Usually when a company reports its quarterly financial results for quarters 1 through 3, they will adjust, update, or confirm their full year outlook. Chipotle’s guidance for the rest of the year after its second quarter would be telling of two main things. First, an update to full-year guidance would show the levels at which its previous food safety issues are still affecting the company, and how much they plan to spend on marketing and customer reacquisition. Secondly, it would show whether or not the company is on a good path to regaining its previous levels of sales and profits.

When Chipotle reported its Q1 earnings earlier in the year, it unfortunately did not release much guidance on the rest of the year other than that it expected to open 220 to 235 new restaurants as mentioned earlier, and then that it expected an effective full year tax rate of approximately 38.4%.

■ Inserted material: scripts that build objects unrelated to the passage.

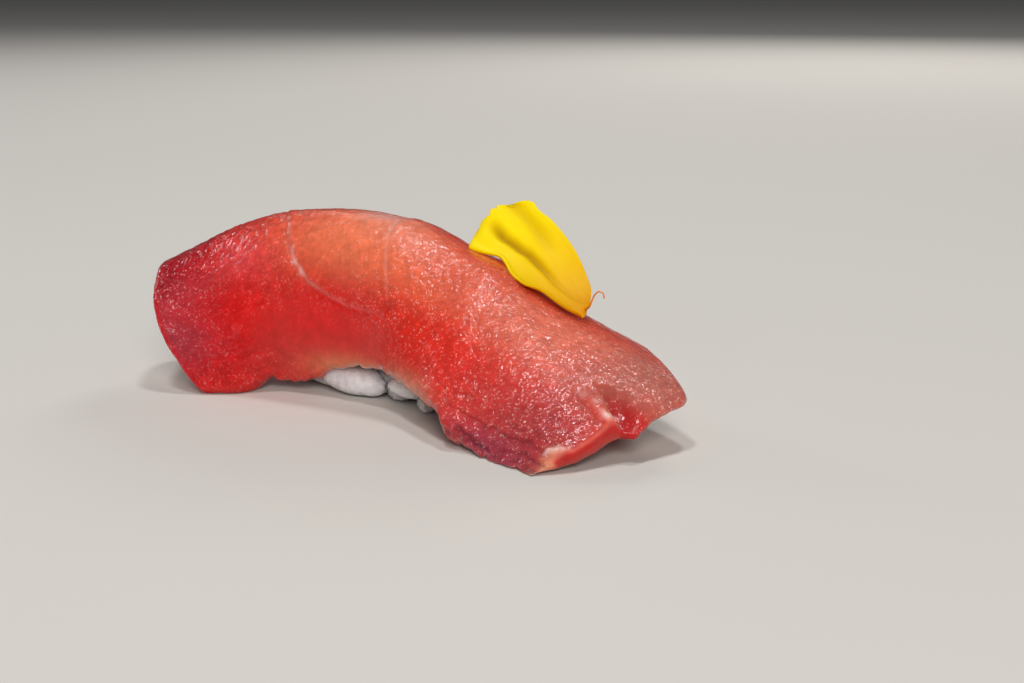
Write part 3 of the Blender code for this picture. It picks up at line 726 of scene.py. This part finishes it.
def makeRice():
    rng = np.random.default_rng(riceBall["seed"])
    fine, coarse = grainShape(16, 18), grainShape(9, 10)
    points, quads, fans, tones, middles = [], [], [], [], []

    def put(grain, placed, tone):
        # below `soft` a grain flattens on the table
        height, flat, soft = placed[:, 2], 0.02, 0.25
        placed[:, 2] = np.where(height < soft, flat + (soft - flat) * np.exp((height - soft) / 0.35), height)
        start = sum(len(old) for old in points)
        points.append(placed)
        quads.append(grain[1][0] + start)
        fans.append(grain[1][1] + start)
        tones.append(np.full(len(placed), tone))

    for middle, half, turn, tilt in riceBall["front"]:
        a, b = math.radians(turn), math.radians(tilt)
        along = (math.cos(a) * math.cos(b), math.sin(a) * math.cos(b), math.sin(b))
        put(fine, placeGrain(fine[0], middle, half, along, (0, 0, 1), 0.1), rng.uniform(0.5, 1))
        middles.append(np.array(middle))
    y0, z0 = riceBall["axis"]
    sizes, span = np.array(riceBall["grain"]), riceBall["span"]
    fineX, fineReach, fineY = riceBall["fine"]
    for _ in range(riceBall["tries"]):
        x = riceBall["middle"] + riceBall["half"] * rng.uniform(-span, span)
        angle = rng.uniform(*riceBall["turns"])
        turn, tilt, size = rng.normal(0, 0.7), rng.normal(0, 0.2), rng.uniform(0.84, 1.08)
        tone, bend = rng.uniform(0, 1), rng.uniform(-0.25, 0.25)
        depth = sizes[2] * riceBall["sink"] + rng.uniform(0, riceBall["uneven"])
        at = ballPoint(x, np.array([angle]), depth)[0]
        near = min(np.linalg.norm(at - middle) for middle in middles)
        if at[2] < sizes[2] * 0.7 or near < riceBall["spread"]:
            continue
        ahead = unit(ballPoint(x + 0.6, np.array([angle]), depth)[0] - at)
        sideways = unit(ballPoint(x, np.array([angle + 0.08]), depth)[0] - at)
        out = np.cross(sideways, ahead)
        out = out * np.sign(out @ (at - np.array([x, y0, z0])))
        along = ahead * math.cos(turn) + sideways * math.sin(turn) + out * math.sin(tilt)
        grain = fine if at[1] < fineY and abs(x - fineX) < fineReach else coarse
        placed = placeGrain(grain[0], at, sizes * size, along, out, bend)
        if placed[:, 2].min() > -riceBall["lowest"]:
            put(grain, placed, tone)
            middles.append(at)
    groups = [np.concatenate(quads), np.concatenate(fans)]
    return np.concatenate(points), groups, {"tone": np.concatenate(tones)}, len(middles)


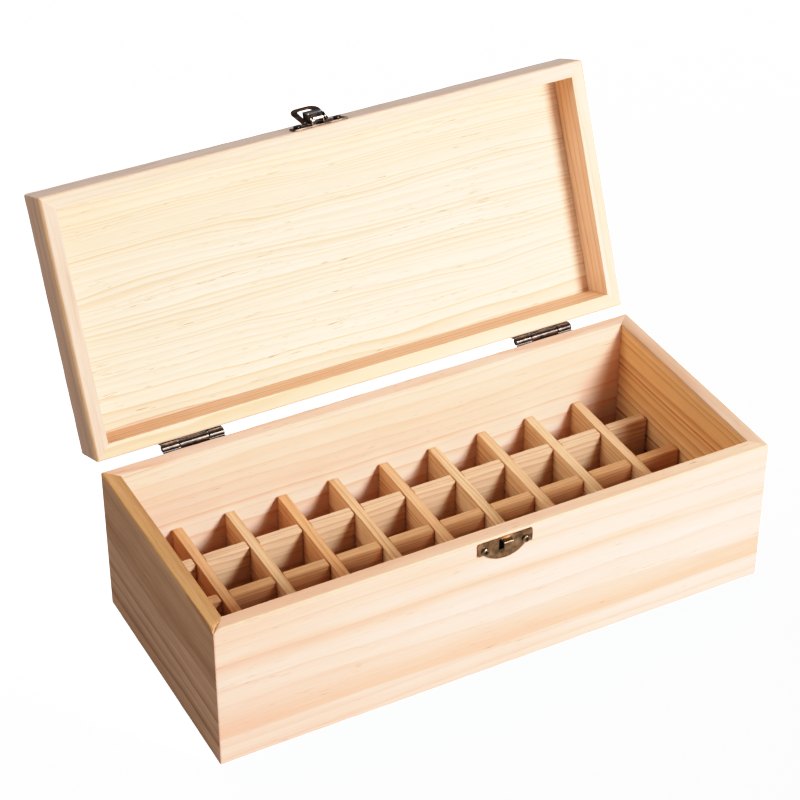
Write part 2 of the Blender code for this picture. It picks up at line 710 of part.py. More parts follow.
def build_bail(bail):
    """A stamped loop about its trunnions. Its plane holds them, and its far bar is the free end."""
    half = BAIL_WIDTH / 2
    inner = half - BAIL_LEG
    far, bar = BAIL_LENGTH, BAIL_LENGTH - BAIL_BAR
    end_round = BAIL_LEG / 3
    loop = rounded(
        [
            (half, -BAIL_TAIL, end_round),
            (half, far, BAIL_OUTER_ROUND),
            (-half, far, BAIL_OUTER_ROUND),
            (-half, -BAIL_TAIL, end_round),
            (-inner, -BAIL_TAIL, 0),
            (-inner, bar, BAIL_INNER_ROUND),
            (inner, bar, BAIL_INNER_ROUND),
            (inner, -BAIL_TAIL, 0),
        ]
    )
    piece = add_piece("latch_bail", to_mesh(outline_mesh(loop, BAIL_SHEET, UPRIGHT), "latch_bail"), BRONZE, bail)
    start = LEVER_WIDTH / 2 - LEVER_SHEET
    for i, way in enumerate((-1, 1)):
        ends = sorted((start * way, (inner + TRUNNION_BITE) * way))
        mesh = to_mesh(rod_mesh(TRUNNION_RADIUS, *ends, SMALL_FACETS), "trunnion")
        combine(piece, add_cutter(f"bail_trunnion_{i + 1}", mesh, bail), "UNION")


def build():
    boards = build_box()
    build_dividers()
    lid = add_empty("lid_axis", None, HINGE_AXIS, Matrix.Rotation(radians(-LID_OPEN_DEG), 4, "X"))
    rails = build_lid(lid)
    build_hinges(lid, boards["back"], rails["back"])
    build_keeper(boards["front"])
    build_latch_base(lid, rails["front"])
    lever = add_empty("latch_lever_axis", lid, LEVER_PIVOT)
    build_lever(lever)
    tilt = Matrix.Rotation(radians(BAIL_TILT_DEG), 4, "X")
    bail = add_empty("latch_bail_axis", lever, BAIL_PIVOT, tilt)
    build_bail(bail)


build()
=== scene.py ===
# Essential oil storage box in raw pine with antique bronze fittings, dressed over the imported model.
# For Blender 4.5, in metres and +Z up. The front faces -Y and the lid stands open.
# Sizes in the dictionaries are millimetres, apart from the studio's.
import json
from math import cos, pi, radians, sin

import bmesh
import bpy
from mathutils import Matrix, Vector, noise


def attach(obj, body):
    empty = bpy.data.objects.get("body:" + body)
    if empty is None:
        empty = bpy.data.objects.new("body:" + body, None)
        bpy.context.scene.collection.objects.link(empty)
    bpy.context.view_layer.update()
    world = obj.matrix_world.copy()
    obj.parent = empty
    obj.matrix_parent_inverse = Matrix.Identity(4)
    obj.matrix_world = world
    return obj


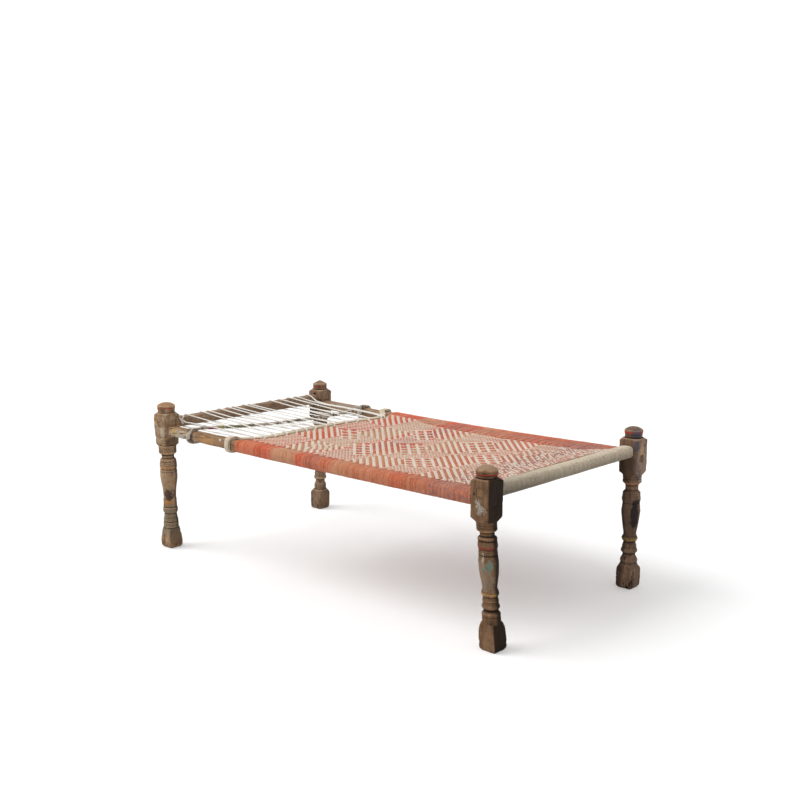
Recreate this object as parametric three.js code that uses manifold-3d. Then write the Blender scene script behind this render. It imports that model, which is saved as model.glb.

Currently the Zacks Consensus Estimate for EPS for the full year stands at $4.82, and is $4.2 billion for revenue. If Chipotle does release positive guidance for the rest of the year, it could be a great sign that the company is recovering well from its earlier issues, and could send its stock price higher. If there is no updated guidance and poor earnings results though, the stock could sink lower as investors lose faith in its comeback.

 

CHIPOTLE MEXICN Price and Consensus

CHIPOTLE MEXICN Price and Consensus | CHIPOTLE MEXICN Quote

Bottom Line

Chipotle has a great deal to prove when it reports its second quarter financial results tomorrow. As the company tries to make a comeback with its customers after food safety issues, it too will need to win back investors who have made the stock fall as far as it has. Chipotle is currently a Zacks Rank #4 (Sell), and will report Thursday after the bell. Many eyes will be on its earnings report, and subsequently on its share price.